1. The contract attached to and made a part of the petition contained the following provision: "The right to go upon said lands with men, teams, wagons and other vehicles for the purpose of cutting, logging and sawing the timber and to remove therefrom the lumber sawed and all other sawmill privileges usually given and not hereinbefore mentioned, provided that no damage shall be done to growing crops or fences upon the lands in the exercise of the aforesaid rights and privileges, without just compensation therefor." (Italics ours.) Obviously the plaintiff misconceived the meaning of the words "growing crops." He evidently relied upon the words to include crops of growing timber, and in furtherance of his supposed cause of action proceeded to allege that his crops of growing timber had been damaged by the defendant through his servants, agents and employees, and that the defendant had violated the contract by not making just compensation therefor. It will be observed however, that the words "growing crops" are used in a sentence which indicates an intention to vest in the grantee in the timberlease contract the right to go upon the lands for the purpose of cutting the timber, and to place upon the grantee an obligation not to damage the crops or fences upon the lands without just compensation being paid. Clearly such a provision in a timber lease has for its object the protection of less robust "crops" than timber, and properly construed has reference to the fruits of vines, bushes or trees. The context does not extend but rather limits the meaning of the word "crops" and excludes trees, plants and shrubs. As was said in Adcock v. Berry, 194 Ga. 243 (2-b) ( 21 S.E.2d 605), "The word "crops" includes and embraces the fruits and products of all plants, trees and shrubs.' Code, § 85-1902; Ga. L. 1933, p. 128. Properly construed, this law as codified from the act of 1933 does not affect the `plants, trees, and shrubs' themselves, but applies only to fruit and products in the nature of fruit derived from such plants, trees and shrubs." It is manifest that the defendant is not shown to have damaged any such "crops" as were contemplated under the timber-lease contract, and since the original petition was undoubtedly brought to obtain damages for breach of contract no cause of action was set forth. The court erred in overruling the motion to dismiss.

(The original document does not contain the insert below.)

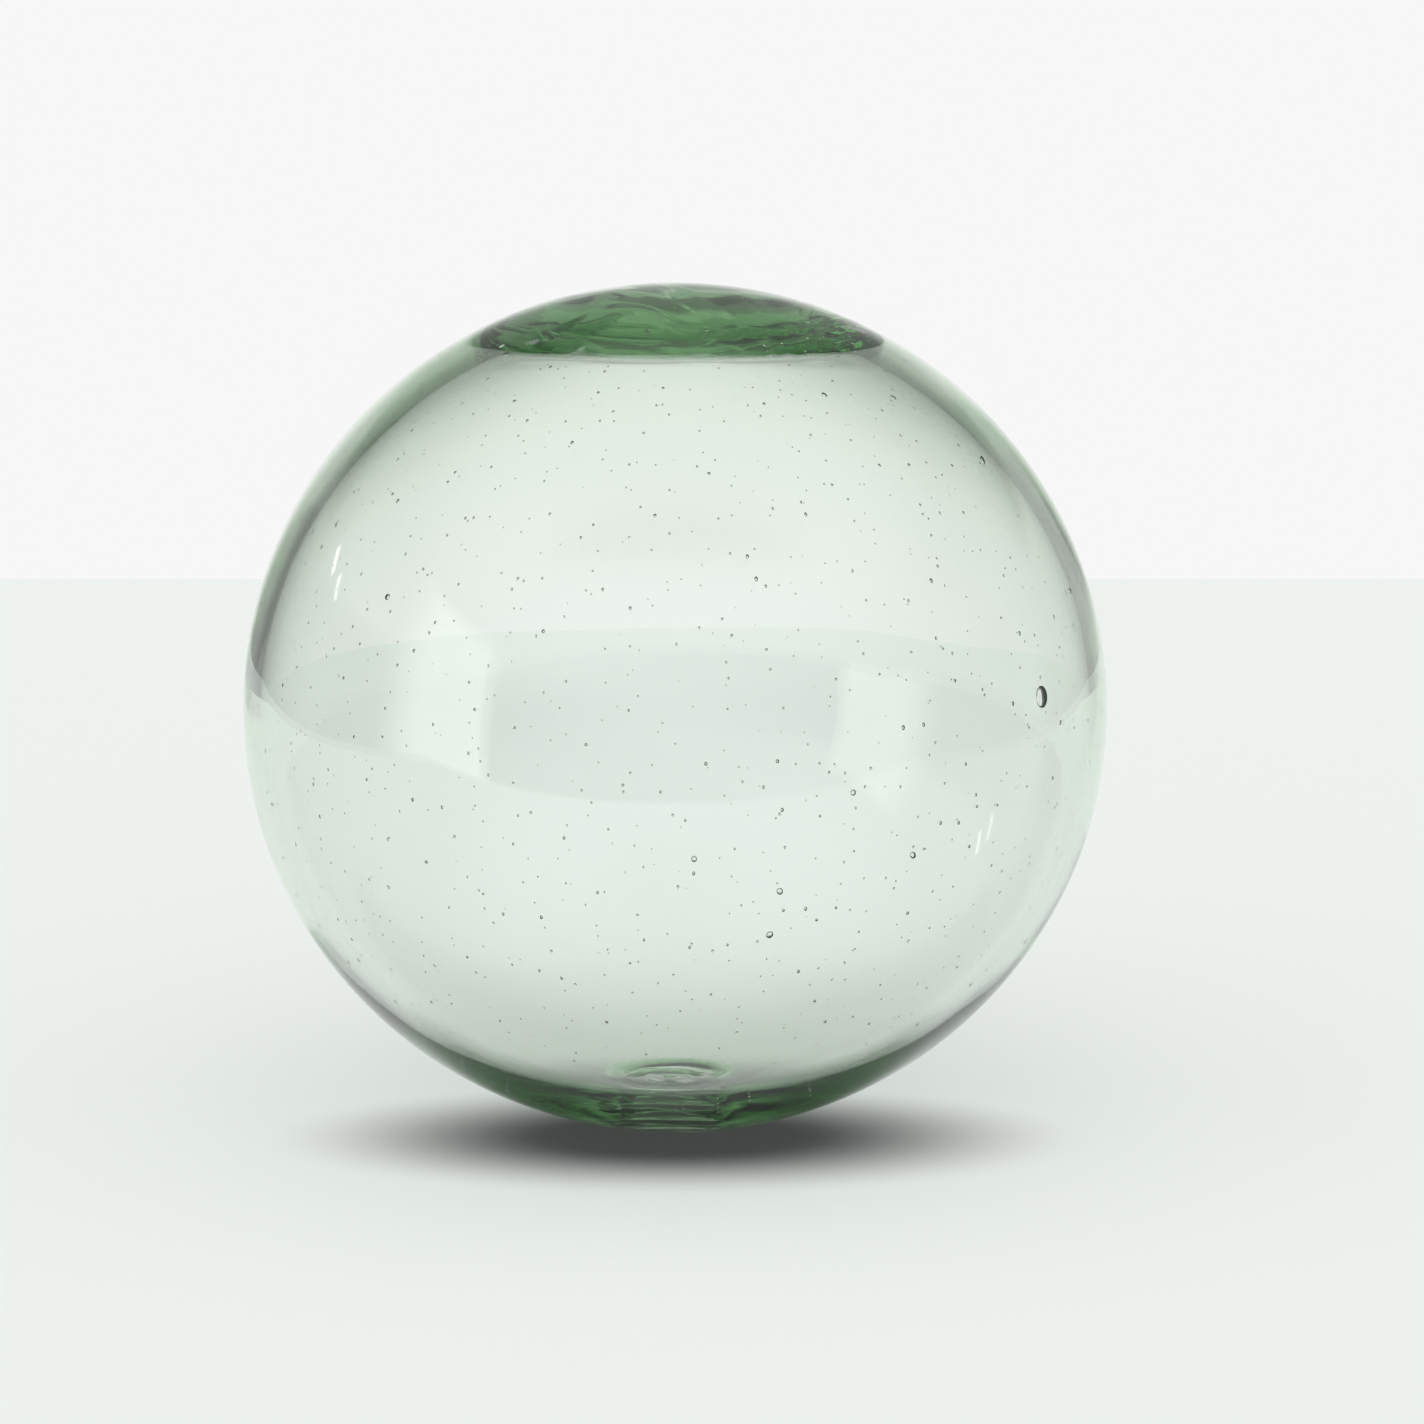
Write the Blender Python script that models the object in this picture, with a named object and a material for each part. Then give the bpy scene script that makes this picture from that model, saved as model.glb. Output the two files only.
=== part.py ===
"""A ball of pale green blown glass, sealed at the top and standing on a small flat spot.

The ball is one piece of glass. It is modelled filled, because its bubble of air is sealed in.
Metres, +Z up, with the origin on the ground under the middle of the ball.
"""

import math

import bmesh
import bpy

# The ball
BALL_WIDTH = 0.150
ROUND_HEIGHT = 0.1475  # of the round form, before the flat spot takes a little off the bottom

# The underside: a flat spot, and in its middle the shallow mark where the punty rod broke away
FOOT_WIDTH = 0.030
FOOT_EDGE = 0.0012  # how far the fire-polished edge of the flat spot is rounded
PUNTY_WIDTH = 0.016
PUNTY_DEPTH = 0.0009

# How finely the round forms are cut
STEPS_AROUND = 72
STEPS_UP = 34
STEPS_ACROSS_PUNTY = 3
EDGE_STEPS = 2

MERGE_WITHIN = 0.00001

# Pale bottle green, as it reads at the thin wall
GLASS_COLOUR = (0.70, 0.83, 0.74, 1.0)
GLASS_ROUGHNESS = 0.03
GLASS_IOR = 1.52


def clear_scene():
    for obj in list(bpy.data.objects):
        bpy.data.objects.remove(obj, do_unlink=True)


def glass_material():
    material = bpy.data.materials.new("pale_green_glass")
    material.use_nodes = True
    shader = material.node_tree.nodes["Principled BSDF"]
    shader.inputs["Base Color"].default_value = GLASS_COLOUR
    shader.inputs["Roughness"].default_value = GLASS_ROUGHNESS
    shader.inputs["Metallic"].default_value = 0.0
    shader.inputs["IOR"].default_value = GLASS_IOR
    shader.inputs["Transmission Weight"].default_value = 1.0
    return material


def round_profile():
    """Radius and height of the ball's side, from the edge of the flat spot up to the top."""
    half_width = BALL_WIDTH / 2
    half_height = ROUND_HEIGHT / 2
    foot_angle = math.asin(FOOT_WIDTH / BALL_WIDTH)
    centre = half_height * math.cos(foot_angle)
    points = []
    for step in range(STEPS_UP + 1):
        angle = foot_angle + (math.pi - foot_angle) * step / STEPS_UP
        points.append((half_width * math.sin(angle), centre - half_height * math.cos(angle)))
    return points


def punty_profile():
    """Radius and height of the shallow mark under the ball, from its middle out to its rim."""
    rim = PUNTY_WIDTH / 2
    points = []
    for step in range(STEPS_ACROSS_PUNTY + 1):
        share = step / STEPS_ACROSS_PUNTY
        points.append((rim * share, PUNTY_DEPTH * (1 - share * share)))
    return points


def turn_profile(mesh, profile):
    """Turns the profile about Z into a closed body."""
    shape = bmesh.new()
    verts = [shape.verts.new((radius, 0.0, height)) for radius, height in profile]
    edges = [shape.edges.new(pair) for pair in zip(verts, verts[1:])]
    bmesh.ops.spin(
        shape,
        geom=verts + edges,
        cent=(0, 0, 0),
        axis=(0, 0, 1),
        angle=2 * math.pi,
        steps=STEPS_AROUND,
        use_merge=True,
    )
    bmesh.ops.remove_doubles(shape, verts=shape.verts, dist=MERGE_WITHIN)
    bmesh.ops.recalc_face_normals(shape, faces=shape.faces)
    mark_foot_edge(shape)
    shape.to_mesh(mesh)
    shape.free()


def mark_foot_edge(shape):
    """Gives the ring round the flat spot the weight that the Bevel modifier reads."""
    weight = shape.edges.layers.float.new("bevel_weight_edge")
    foot_radius = FOOT_WIDTH / 2
    for edge in shape.edges:
        on_ring = all(
            abs(math.hypot(vert.co.x, vert.co.y) - foot_radius) < MERGE_WITHIN
            and abs(vert.co.z) < MERGE_WITHIN
            for vert in edge.verts
        )
        if on_ring:
            edge[weight] = 1.0


def glass_ball():
    mesh = bpy.data.meshes.new("glass_ball")
    turn_profile(mesh, punty_profile() + round_profile())
    mesh.materials.append(glass_material())
    mesh.shade_smooth()
    ball = bpy.data.objects.new("glass_ball", mesh)
    bpy.context.scene.collection.objects.link(ball)
    edge = ball.modifiers.new("polished_edge", "BEVEL")
    edge.limit_method = "WEIGHT"
    edge.width = FOOT_EDGE
    edge.segments = EDGE_STEPS
    return ball


def main():
    clear_scene()
    glass_ball()


main()
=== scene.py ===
"""Looks of the blown glass ball: a hollow ball of pale green seedy glass on a pale table, in soft light.

The glass is one closed body: an outer skin, the cavity's skin and the seeds of air between them.
"""

import math

import bmesh
import bpy
from mathutils import Matrix, Vector


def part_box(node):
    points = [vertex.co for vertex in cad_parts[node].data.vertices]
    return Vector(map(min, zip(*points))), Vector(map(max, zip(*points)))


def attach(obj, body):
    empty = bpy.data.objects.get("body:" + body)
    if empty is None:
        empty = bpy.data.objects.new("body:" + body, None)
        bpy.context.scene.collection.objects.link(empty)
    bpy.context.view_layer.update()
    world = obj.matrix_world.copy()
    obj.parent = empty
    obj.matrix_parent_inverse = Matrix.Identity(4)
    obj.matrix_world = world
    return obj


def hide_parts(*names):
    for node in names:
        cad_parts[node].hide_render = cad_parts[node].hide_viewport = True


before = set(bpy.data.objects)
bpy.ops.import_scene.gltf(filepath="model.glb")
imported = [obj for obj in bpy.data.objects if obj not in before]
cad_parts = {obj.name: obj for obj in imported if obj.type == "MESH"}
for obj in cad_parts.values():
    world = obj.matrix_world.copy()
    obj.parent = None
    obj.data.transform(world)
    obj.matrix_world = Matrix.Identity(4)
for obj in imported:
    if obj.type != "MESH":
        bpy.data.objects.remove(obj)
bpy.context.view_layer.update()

MM = 0.001
MATH = "ShaderNodeMath"
VECTOR_MATH = "ShaderNodeVectorMath"
MAP_RANGE = "ShaderNodeMapRange"

# The photograph
FRAME_SIDE = 1424  # pixels, both ways
BALL_MIDDLE = (675.5, 707.0)  # pixels, from the top left
BALL_HALF_WIDTH = 432.0  # pixels

# The ball, from the frame
LOW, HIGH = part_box("glass_ball")
HALF_WIDTH = (HIGH.x - LOW.x) / 2
FOOT_WIDTH = 30 * MM
ROUND_SHARE = 147.5 / 150  # height of the round form over its width, as the outline gives it
HALF_HEIGHT = HALF_WIDTH * ROUND_SHARE
FOOT_LEVEL = HALF_HEIGHT * math.cos(math.asin(FOOT_WIDTH / 2 / HALF_WIDTH))
MIDDLE = Vector((0.0, 0.0, FOOT_LEVEL))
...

2. Thereafter the plaintiff apparently reached the conclusion that he was not justified in denominating his growing timber as crops, and insisting that the clause he invoked was applicable to such timber. Accordingly, he struck the word "crops" wherever it appeared in the petition, and consistently struck by amendment the quoted contract provision. He thus affirmatively put behind him any idea of recovery for breach of contract and undertook to proceed as for a tort. This can not be done. "An action based upon a claim ex contractu can not by amendment be converted into an action ex delicto." Hartley v. Folds, 24 Ga. App. 456 (3) ( 101 S.E. 130); Watson v. Atlanta Gas Light Co., 46 Ga. App. 326 ( 167 S.E. 718). See also Glover-White Mercantile Co. v. Ausburn, 25 Ga. App. 780 ( 104 S.E. 927). The court erred in allowing the amendment over the objection that it sought to convert the original action into a tort action for damage to timber, and all proceedings thereafter were nugatory.
Judgment reversed. Gardner and Townsend, JJ., concur.